Could I have your thoughts/comments on my client’s position? He has sold all his shares to another Company that will assume the running of the business in which he and 2 others were the operators/employees/directors. They have also sold all their shares, like my client.
My client’s shares sold [600,000 units] were acquired [for $900] upon incorporation some 10 years ago and were sold for $450,000 per a Contract dated 30 June 2021.
The purchaser of the shares required payment to be over three instalments – one early July 2021 [$240,000]with the others on 30 June 2022 [$105,000]and 30 June 2023 [$105,000].

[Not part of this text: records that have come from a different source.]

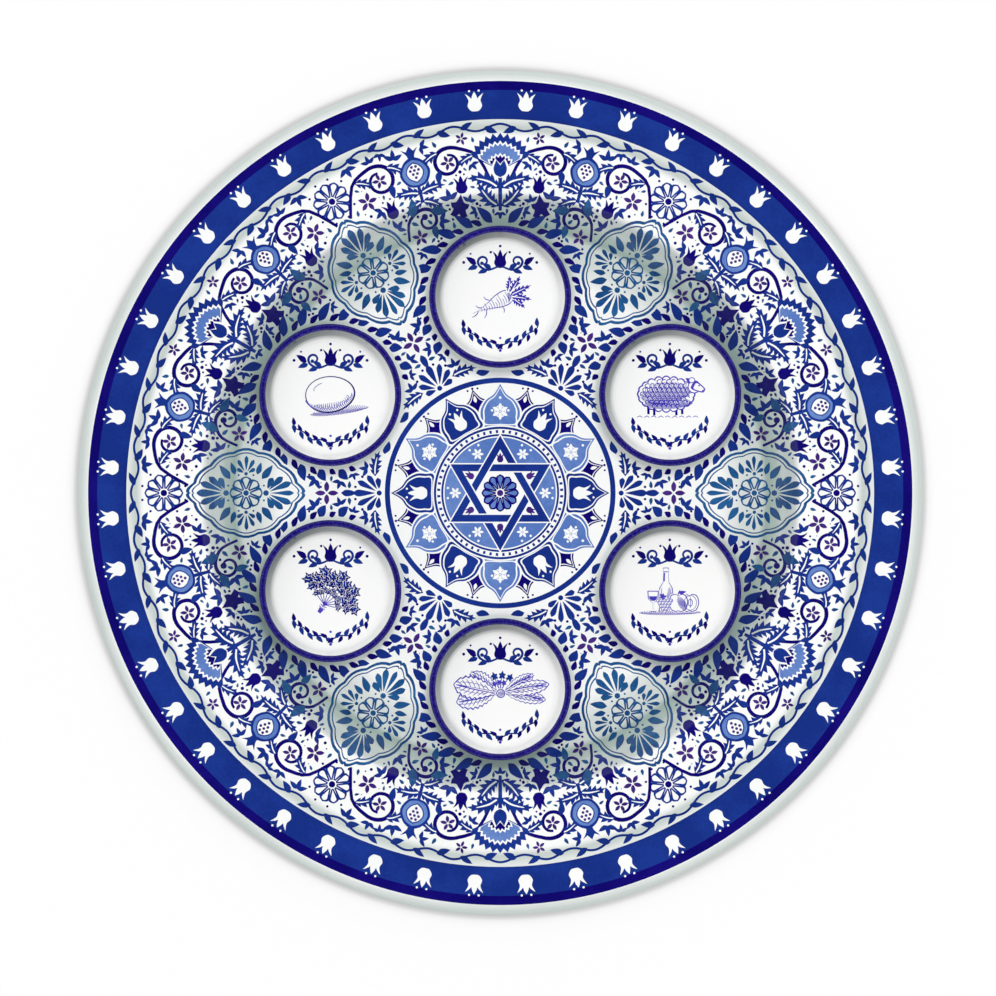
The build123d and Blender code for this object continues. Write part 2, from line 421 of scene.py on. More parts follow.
def normalAt(section, r):  # the ware's normal at a radius, as (out, up)
    upper = [point for point in section if point[3] > printSizes["topAbove"]]
    for (r0, _, out0, up0), (r1, _, out1, up1) in zip(upper, upper[1:]):
        if min(r0, r1) <= r <= max(r0, r1):
            t = (r - r0) / (r1 - r0) if r1 != r0 else 0
            return Vector((out0 + (out1 - out0) * t, up0 + (up1 - up0) * t)).normalized()
    return Vector((0.0, 1.0))


def layInk(name, sheet, ware, section, repeats, mirrored, ink, shift=(0, 0, 0)):
    made = meshObject(name, sheet[0], faces=sheet[1])
    runTree(made, glazePrint, {"Ware": ware, "Repeats": repeats, "Mirrored": mirrored, "Ink": ink,
                               "Proud": printSizes["proud"] * mm, "Sunk": printSizes["sunk"] * mm})
    mesh, normals, known = made.data, [], {}
    for face in mesh.polygons:
        side = face.normal[:] if face.normal.z < printSizes["sideBelow"] else None
        for i in face.vertices:
            if not side and i not in known:  # the ink takes its normals from the ware, and so shades as one with it
                x, y, _ = mesh.vertices[i].co
                r = hypot(x, y) or 1e-9
                out, up = normalAt(section, r / mm)
                known[i] = (out * x / r, out * y / r, up)
            normals.append(side or known[i])
    for face in mesh.polygons:
        face.use_smooth = True
    mesh.normals_split_custom_set(normals)
    mesh.transform(Matrix.Translation(shift))
    return made


# Materials

skinLook = {
    "ior": 1.42, "wave": 0.05, "waveScale": 28.0, "peel": 0.004, "peelScale": 420.0, "pitScale": 190.0,
    "pitSize": 0.06, "pitDepth": 1.5, "dullScale": 60.0, "dullFrom": (0.3, 0.7), "dullTo": (-0.02, 0.03),
}
washLook = {"pool": 0.75, "grain": 0.25, "from": (0.38, 0.58)}
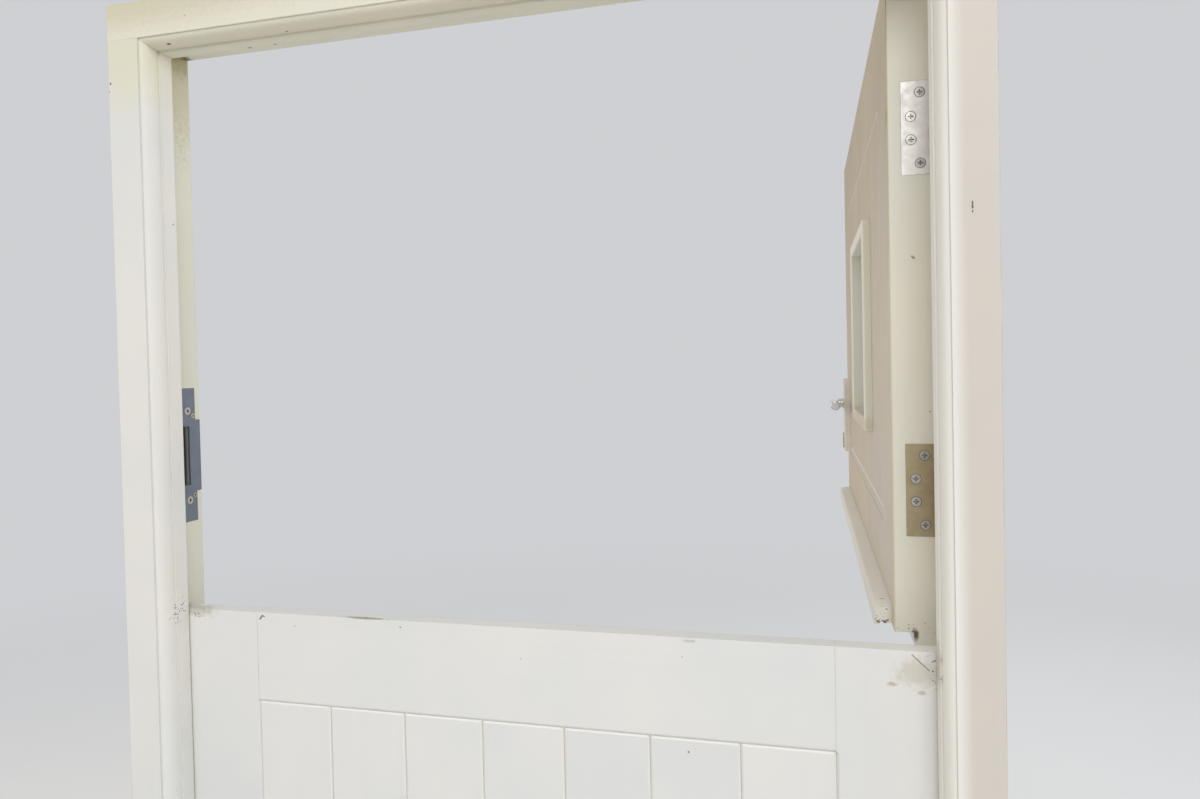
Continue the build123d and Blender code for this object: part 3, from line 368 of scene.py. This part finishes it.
def blot(tree, centre, radii, strength, ragged=blot_ragged):
    """A mask for one stain: an ellipsoid with a ragged edge."""
    off = tree.vector("SUBTRACT", tree.place, centre).outputs[0]
    reach = tree.length(tree.vector("DIVIDE", off, radii).outputs[0])
    edge = tree.math("ADD", reach, tree.math("MULTIPLY", tree.ragged(blot_scale), ragged))
    return tree.span(edge, *blot_span, 0.0, strength)


def stain(centre, radii, colour, strength, ragged=blot_ragged):
    """Wear: a stain on whatever surface passes through an ellipsoid."""
    return lambda tree, base: tree.mix(blot(tree, centre, radii, strength, ragged), base, colour)


def pepper(centre, radii, share=0.4, colour=dirt_and_shade):
    """Wear: a patch of fine dark grains, thickest in its middle."""
    def apply(tree, base):
        key = ("grains", share)
        if key not in tree.made:
            tree.made[key] = specks(tree, pepper_scale, share, pepper_size)
        patch = blot(tree, centre, radii, pepper_strength)
        return tree.mix(tree.math("MULTIPLY", patch, tree.made[key]), base, colour)
    return apply


def stroke(start, end, width, colour, strength=0.9):
    """Wear: a scratch or line, as wide as width, from start to end."""
    def apply(tree, base):
        run = Vector(end) - Vector(start)
        off = tree.vector("SUBTRACT", tree.place, start).outputs[0]
        share = tree.math("DIVIDE", tree.vector("DOT_PRODUCT", off, tuple(run)).outputs["Value"],
                          max(run.length_squared, least_run_squared))
        share = tree.math("MAXIMUM", tree.math("MINIMUM", share, 1.0), 0.0)
        nearest = tree.node("ShaderNodeVectorMath", {0: tuple(run), "Scale": share}, operation="SCALE")
        reach = tree.length(tree.vector("SUBTRACT", off, nearest.outputs[0]).outputs[0])
        rough = tree.math("MULTIPLY", tree.ragged(stroke_scale), width)
        mask = tree.span(tree.math("ADD", reach, rough), width, width * stroke_core, 0.0, strength)
        return tree.mix(mask, base, colour)
    return apply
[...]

I can add that the small business aggregated turnover is less than $2 million and that the net assets do not exceed $6 million. And furthermore, the 15-year exemption does not apply, with the shares bought when the Company started some 10 years ago.
I am not familiar with cases like these, but I understand I should be reviewing certain Tax Concessions like Sale of Business as well as Active Asset Provisions, Small Business Retirement Exemption as well as Capital Gains Tax.
Also, I rang the ATO, who quickly questioned whether shares were active assets or not.
Are you able to elucidate on why the ATO asked me this, please?
Of key importance here is meeting the eligibility conditions common to all 4 small business CGT concessions.
The ATO wanted to establish whether the shares were “active assets” – they clearly are if they are shares in a company that actively conducted a business.
Next, if we confirm that your client as an individual owns the shares. it is necessary to establish if he is a “significant individual.”
Broadly this means owning 20% or more of the Company.
As you mentioned previously as being the case, your client must be either be a small business entity with an aggregated turnover of less than $2 million or meet the maximum net asset value test of $6 million.
As your client is selling shares in a company, they must meet further conditions:
- You either:
- carried on a business just before the CGT event
- meet the maximum net asset value test
- Just before the CGT event, either:
- you were a CGT concession stakeholder in the Company or trust
- the CGT concession stakeholders in the Company or trust had a total small business participation percentage of at least 90% (the 90% test) in you.
- The Company or trust, when applying the modified connected entity rule in determining entities controlled by it, must either:
- Your shares or interest must meet the modified active asset test.
The four business CGT exemptions are:
- Small business 15-year exemption
- Small business 50% active asset reduction
- Small business retirement exemption
- Small business rollover
A capital gain can potentially be reduced to zero by applying multiple small business CGT concessions. Care needs to be taken in applying the concessions in the correct order along with any capital losses and the general CGT discount.
Applying the concessions in the correct order, in this case, would mean:
- Active asset 50% discount
- Individual 50% discount on the above balance
- The remaining 25% could be dealt with by the retirement concession
If your client is less than 55, then this means 25% of the taxable capital gain needs to be placed in a complying superannuation fund to get the retirement concession.
There is no superannuation tax on this contribution.
If over 55, your client can choose whether he places the funds in super to access the concession.
As the retirement concession is limited to $500k per lifetime, it is important to access all available concessions in the “right order” to preserve this concession.